### [Excerpt from a dataset]
++++++++++++++++++++
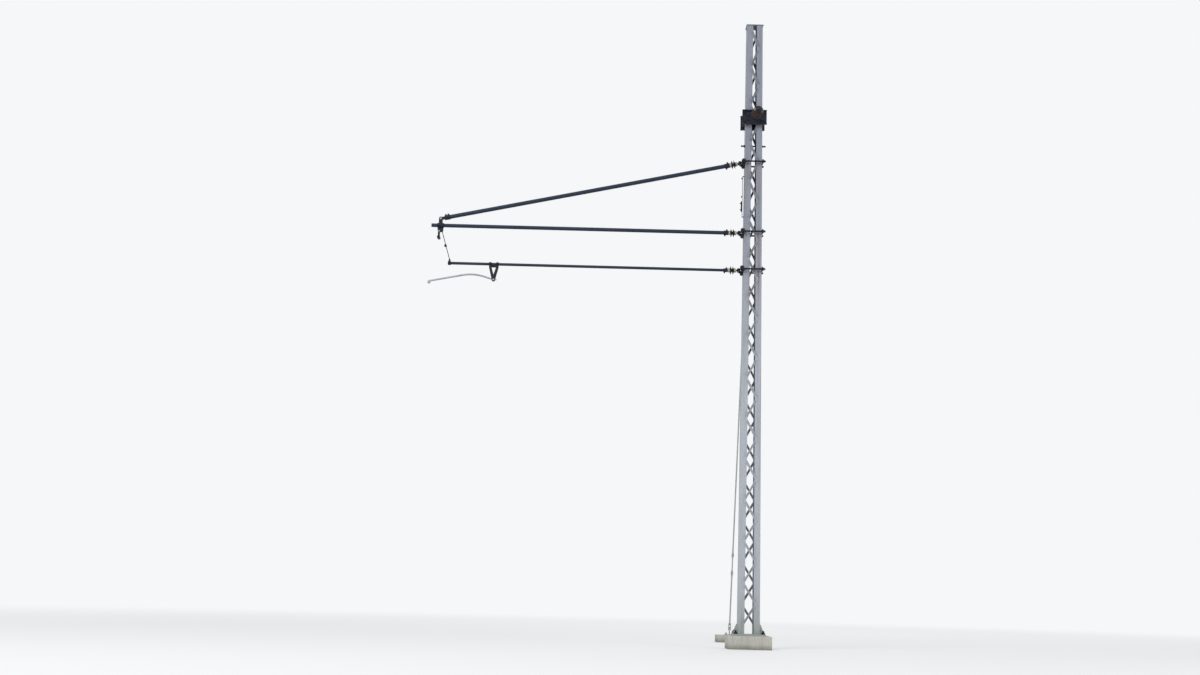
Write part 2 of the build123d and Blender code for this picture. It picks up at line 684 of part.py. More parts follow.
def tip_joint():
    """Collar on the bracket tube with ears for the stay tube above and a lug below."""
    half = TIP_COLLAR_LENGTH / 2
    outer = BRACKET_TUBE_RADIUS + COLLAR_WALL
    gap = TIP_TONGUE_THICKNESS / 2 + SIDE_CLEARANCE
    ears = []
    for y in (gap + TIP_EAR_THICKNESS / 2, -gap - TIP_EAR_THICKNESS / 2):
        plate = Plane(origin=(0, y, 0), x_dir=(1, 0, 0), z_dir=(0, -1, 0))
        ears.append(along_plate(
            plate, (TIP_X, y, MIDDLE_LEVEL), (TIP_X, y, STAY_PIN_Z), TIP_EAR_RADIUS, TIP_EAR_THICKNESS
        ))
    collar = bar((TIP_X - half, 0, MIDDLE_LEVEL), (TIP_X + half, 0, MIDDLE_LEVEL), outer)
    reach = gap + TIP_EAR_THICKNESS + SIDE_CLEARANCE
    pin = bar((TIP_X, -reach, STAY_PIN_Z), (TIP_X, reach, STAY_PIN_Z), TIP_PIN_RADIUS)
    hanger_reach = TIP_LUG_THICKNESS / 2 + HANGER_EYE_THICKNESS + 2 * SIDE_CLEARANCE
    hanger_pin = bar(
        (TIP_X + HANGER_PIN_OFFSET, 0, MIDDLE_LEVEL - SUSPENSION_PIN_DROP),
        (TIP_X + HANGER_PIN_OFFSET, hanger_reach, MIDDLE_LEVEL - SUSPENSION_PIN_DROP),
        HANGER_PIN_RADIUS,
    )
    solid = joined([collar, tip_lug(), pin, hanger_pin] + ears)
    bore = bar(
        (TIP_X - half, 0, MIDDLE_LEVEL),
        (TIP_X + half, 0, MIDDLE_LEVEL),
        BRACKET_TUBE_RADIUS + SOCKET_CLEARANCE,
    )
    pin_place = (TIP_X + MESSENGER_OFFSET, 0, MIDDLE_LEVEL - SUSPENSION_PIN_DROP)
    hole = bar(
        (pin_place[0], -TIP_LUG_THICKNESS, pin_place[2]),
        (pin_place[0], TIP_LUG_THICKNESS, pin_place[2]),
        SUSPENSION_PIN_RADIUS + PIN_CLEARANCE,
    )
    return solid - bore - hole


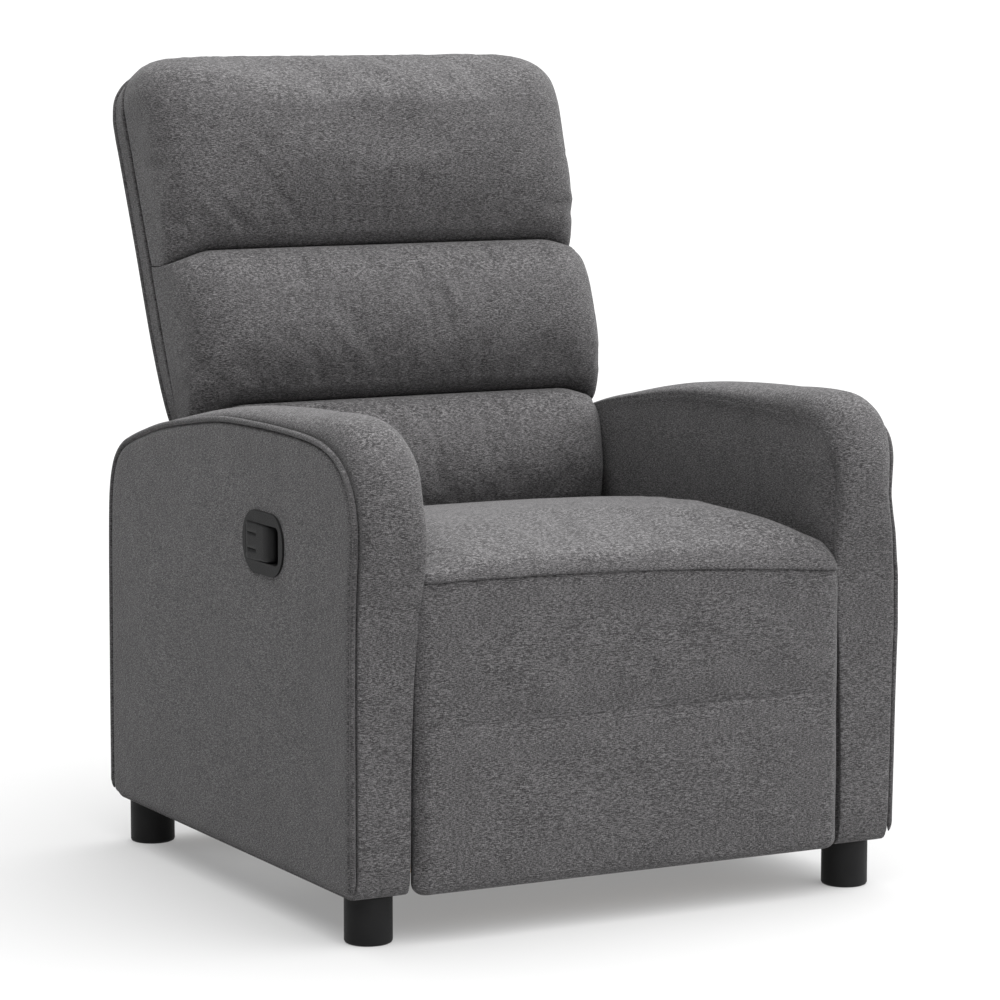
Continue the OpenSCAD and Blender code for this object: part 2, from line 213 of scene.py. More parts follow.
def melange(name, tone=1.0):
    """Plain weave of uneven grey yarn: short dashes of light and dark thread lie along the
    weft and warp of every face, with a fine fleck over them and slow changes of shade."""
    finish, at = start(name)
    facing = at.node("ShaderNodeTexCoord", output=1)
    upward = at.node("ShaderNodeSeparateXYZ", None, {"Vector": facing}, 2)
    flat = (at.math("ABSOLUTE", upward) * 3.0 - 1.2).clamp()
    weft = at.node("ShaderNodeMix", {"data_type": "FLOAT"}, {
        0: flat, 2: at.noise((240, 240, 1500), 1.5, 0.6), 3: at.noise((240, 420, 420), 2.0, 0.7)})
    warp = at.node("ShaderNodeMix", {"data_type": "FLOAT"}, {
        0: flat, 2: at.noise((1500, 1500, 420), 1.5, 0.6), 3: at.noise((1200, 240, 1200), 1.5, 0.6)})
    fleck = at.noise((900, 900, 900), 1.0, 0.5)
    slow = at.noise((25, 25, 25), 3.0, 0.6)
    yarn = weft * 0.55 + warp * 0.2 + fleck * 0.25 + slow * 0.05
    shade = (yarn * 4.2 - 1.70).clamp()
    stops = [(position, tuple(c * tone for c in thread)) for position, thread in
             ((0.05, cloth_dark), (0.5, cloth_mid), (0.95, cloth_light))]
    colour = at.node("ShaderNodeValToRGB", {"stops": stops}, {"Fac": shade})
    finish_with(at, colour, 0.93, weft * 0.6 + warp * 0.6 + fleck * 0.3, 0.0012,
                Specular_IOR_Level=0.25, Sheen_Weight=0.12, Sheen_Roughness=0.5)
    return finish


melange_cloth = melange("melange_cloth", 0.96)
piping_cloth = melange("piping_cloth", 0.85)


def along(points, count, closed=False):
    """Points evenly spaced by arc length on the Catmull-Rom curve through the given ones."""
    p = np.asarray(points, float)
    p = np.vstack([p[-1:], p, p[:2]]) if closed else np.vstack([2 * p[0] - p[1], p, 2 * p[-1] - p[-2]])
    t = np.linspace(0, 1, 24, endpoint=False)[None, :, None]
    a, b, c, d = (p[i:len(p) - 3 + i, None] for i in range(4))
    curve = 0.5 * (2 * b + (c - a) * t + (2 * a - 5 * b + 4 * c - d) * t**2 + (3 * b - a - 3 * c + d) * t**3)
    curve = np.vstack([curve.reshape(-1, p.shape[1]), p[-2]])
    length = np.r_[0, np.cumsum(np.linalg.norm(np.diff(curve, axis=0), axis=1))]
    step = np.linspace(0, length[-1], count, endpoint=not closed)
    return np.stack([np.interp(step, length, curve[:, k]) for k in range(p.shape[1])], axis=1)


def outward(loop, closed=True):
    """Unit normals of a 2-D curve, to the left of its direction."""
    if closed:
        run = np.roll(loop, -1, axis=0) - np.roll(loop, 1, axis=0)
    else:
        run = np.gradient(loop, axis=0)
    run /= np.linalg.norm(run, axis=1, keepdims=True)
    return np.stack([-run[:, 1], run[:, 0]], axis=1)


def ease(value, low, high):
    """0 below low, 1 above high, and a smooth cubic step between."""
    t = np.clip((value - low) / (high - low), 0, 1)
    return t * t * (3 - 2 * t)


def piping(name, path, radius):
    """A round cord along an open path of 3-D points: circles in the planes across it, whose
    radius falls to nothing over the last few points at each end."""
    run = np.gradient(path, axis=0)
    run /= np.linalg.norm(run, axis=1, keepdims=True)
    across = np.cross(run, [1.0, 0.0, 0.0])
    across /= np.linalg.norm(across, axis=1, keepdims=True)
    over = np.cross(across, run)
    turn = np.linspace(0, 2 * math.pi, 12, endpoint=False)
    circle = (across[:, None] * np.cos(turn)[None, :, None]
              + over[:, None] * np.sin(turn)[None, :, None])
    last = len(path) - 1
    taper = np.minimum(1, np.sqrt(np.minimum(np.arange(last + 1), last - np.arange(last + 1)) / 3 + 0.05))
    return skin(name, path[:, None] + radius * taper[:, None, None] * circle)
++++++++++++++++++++
### [INSTRUCTIONS TO FOLLOW]
Return the material in full, exactly as shown.

### [EXPECTED ANSWER]
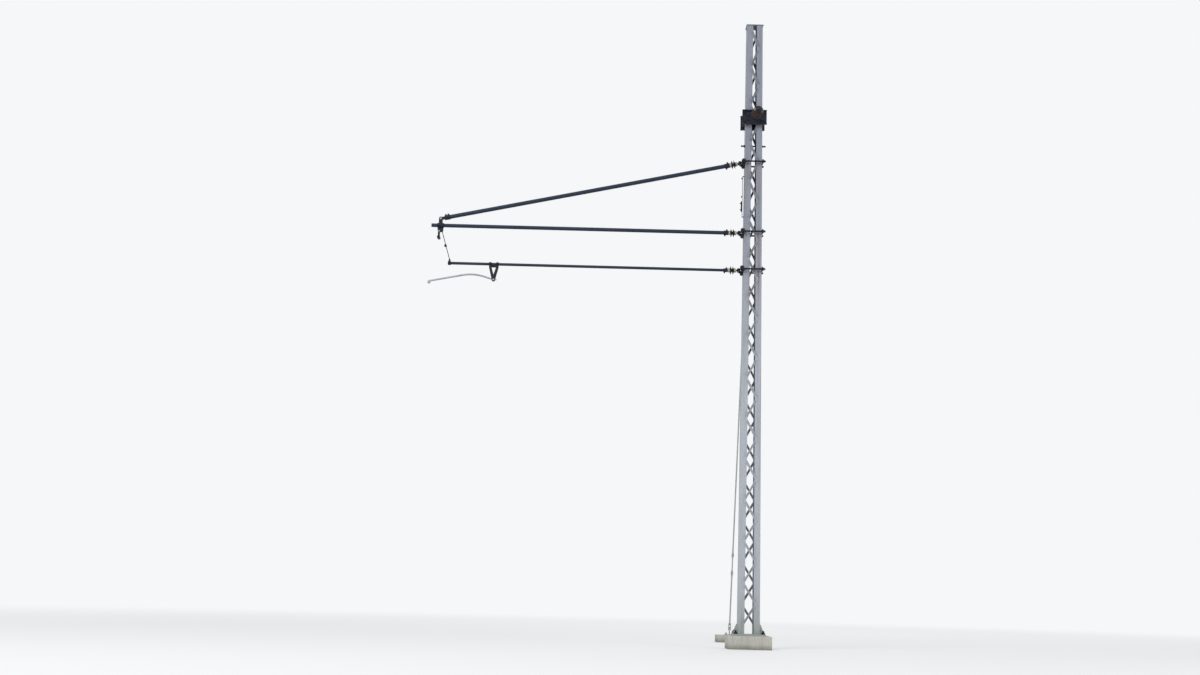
Write part 2 of the build123d and Blender code for this picture. It picks up at line 684 of part.py. More parts follow.
def tip_joint():
    """Collar on the bracket tube with ears for the stay tube above and a lug below."""
    half = TIP_COLLAR_LENGTH / 2
    outer = BRACKET_TUBE_RADIUS + COLLAR_WALL
    gap = TIP_TONGUE_THICKNESS / 2 + SIDE_CLEARANCE
    ears = []
    for y in (gap + TIP_EAR_THICKNESS / 2, -gap - TIP_EAR_THICKNESS / 2):
        plate = Plane(origin=(0, y, 0), x_dir=(1, 0, 0), z_dir=(0, -1, 0))
        ears.append(along_plate(
            plate, (TIP_X, y, MIDDLE_LEVEL), (TIP_X, y, STAY_PIN_Z), TIP_EAR_RADIUS, TIP_EAR_THICKNESS
        ))
    collar = bar((TIP_X - half, 0, MIDDLE_LEVEL), (TIP_X + half, 0, MIDDLE_LEVEL), outer)
    reach = gap + TIP_EAR_THICKNESS + SIDE_CLEARANCE
    pin = bar((TIP_X, -reach, STAY_PIN_Z), (TIP_X, reach, STAY_PIN_Z), TIP_PIN_RADIUS)
    hanger_reach = TIP_LUG_THICKNESS / 2 + HANGER_EYE_THICKNESS + 2 * SIDE_CLEARANCE
    hanger_pin = bar(
        (TIP_X + HANGER_PIN_OFFSET, 0, MIDDLE_LEVEL - SUSPENSION_PIN_DROP),
        (TIP_X + HANGER_PIN_OFFSET, hanger_reach, MIDDLE_LEVEL - SUSPENSION_PIN_DROP),
        HANGER_PIN_RADIUS,
    )
    solid = joined([collar, tip_lug(), pin, hanger_pin] + ears)
    bore = bar(
        (TIP_X - half, 0, MIDDLE_LEVEL),
        (TIP_X + half, 0, MIDDLE_LEVEL),
        BRACKET_TUBE_RADIUS + SOCKET_CLEARANCE,
    )
    pin_place = (TIP_X + MESSENGER_OFFSET, 0, MIDDLE_LEVEL - SUSPENSION_PIN_DROP)
    hole = bar(
        (pin_place[0], -TIP_LUG_THICKNESS, pin_place[2]),
        (pin_place[0], TIP_LUG_THICKNESS, pin_place[2]),
        SUSPENSION_PIN_RADIUS + PIN_CLEARANCE,
    )
    return solid - bore - hole


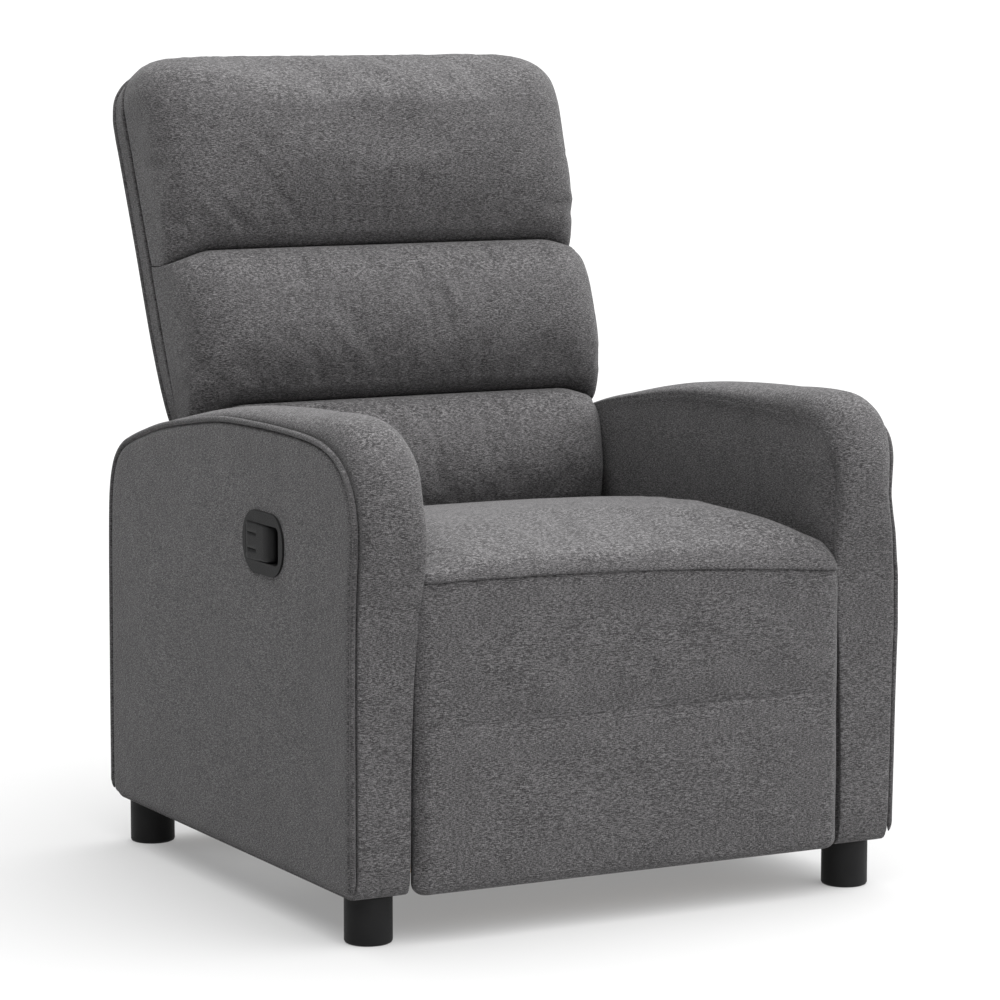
Continue the OpenSCAD and Blender code for this object: part 2, from line 213 of scene.py. More parts follow.
def melange(name, tone=1.0):
    """Plain weave of uneven grey yarn: short dashes of light and dark thread lie along the
    weft and warp of every face, with a fine fleck over them and slow changes of shade."""
    finish, at = start(name)
    facing = at.node("ShaderNodeTexCoord", output=1)
    upward = at.node("ShaderNodeSeparateXYZ", None, {"Vector": facing}, 2)
    flat = (at.math("ABSOLUTE", upward) * 3.0 - 1.2).clamp()
    weft = at.node("ShaderNodeMix", {"data_type": "FLOAT"}, {
        0: flat, 2: at.noise((240, 240, 1500), 1.5, 0.6), 3: at.noise((240, 420, 420), 2.0, 0.7)})
    warp = at.node("ShaderNodeMix", {"data_type": "FLOAT"}, {
        0: flat, 2: at.noise((1500, 1500, 420), 1.5, 0.6), 3: at.noise((1200, 240, 1200), 1.5, 0.6)})
    fleck = at.noise((900, 900, 900), 1.0, 0.5)
    slow = at.noise((25, 25, 25), 3.0, 0.6)
    yarn = weft * 0.55 + warp * 0.2 + fleck * 0.25 + slow * 0.05
    shade = (yarn * 4.2 - 1.70).clamp()
    stops = [(position, tuple(c * tone for c in thread)) for position, thread in
             ((0.05, cloth_dark), (0.5, cloth_mid), (0.95, cloth_light))]
    colour = at.node("ShaderNodeValToRGB", {"stops": stops}, {"Fac": shade})
    finish_with(at, colour, 0.93, weft * 0.6 + warp * 0.6 + fleck * 0.3, 0.0012,
                Specular_IOR_Level=0.25, Sheen_Weight=0.12, Sheen_Roughness=0.5)
    return finish


melange_cloth = melange("melange_cloth", 0.96)
piping_cloth = melange("piping_cloth", 0.85)


def along(points, count, closed=False):
    """Points evenly spaced by arc length on the Catmull-Rom curve through the given ones."""
    p = np.asarray(points, float)
    p = np.vstack([p[-1:], p, p[:2]]) if closed else np.vstack([2 * p[0] - p[1], p, 2 * p[-1] - p[-2]])
    t = np.linspace(0, 1, 24, endpoint=False)[None, :, None]
    a, b, c, d = (p[i:len(p) - 3 + i, None] for i in range(4))
    curve = 0.5 * (2 * b + (c - a) * t + (2 * a - 5 * b + 4 * c - d) * t**2 + (3 * b - a - 3 * c + d) * t**3)
    curve = np.vstack([curve.reshape(-1, p.shape[1]), p[-2]])
    length = np.r_[0, np.cumsum(np.linalg.norm(np.diff(curve, axis=0), axis=1))]
    step = np.linspace(0, length[-1], count, endpoint=not closed)
    return np.stack([np.interp(step, length, curve[:, k]) for k in range(p.shape[1])], axis=1)


def outward(loop, closed=True):
    """Unit normals of a 2-D curve, to the left of its direction."""
    if closed:
        run = np.roll(loop, -1, axis=0) - np.roll(loop, 1, axis=0)
    else:
        run = np.gradient(loop, axis=0)
    run /= np.linalg.norm(run, axis=1, keepdims=True)
    return np.stack([-run[:, 1], run[:, 0]], axis=1)


def ease(value, low, high):
    """0 below low, 1 above high, and a smooth cubic step between."""
    t = np.clip((value - low) / (high - low), 0, 1)
    return t * t * (3 - 2 * t)


def piping(name, path, radius):
    """A round cord along an open path of 3-D points: circles in the planes across it, whose
    radius falls to nothing over the last few points at each end."""
    run = np.gradient(path, axis=0)
    run /= np.linalg.norm(run, axis=1, keepdims=True)
    across = np.cross(run, [1.0, 0.0, 0.0])
    across /= np.linalg.norm(across, axis=1, keepdims=True)
    over = np.cross(across, run)
    turn = np.linspace(0, 2 * math.pi, 12, endpoint=False)
    circle = (across[:, None] * np.cos(turn)[None, :, None]
              + over[:, None] * np.sin(turn)[None, :, None])
    last = len(path) - 1
    taper = np.minimum(1, np.sqrt(np.minimum(np.arange(last + 1), last - np.arange(last + 1)) / 3 + 0.05))
    return skin(name, path[:, None] + radius * taper[:, None, None] * circle)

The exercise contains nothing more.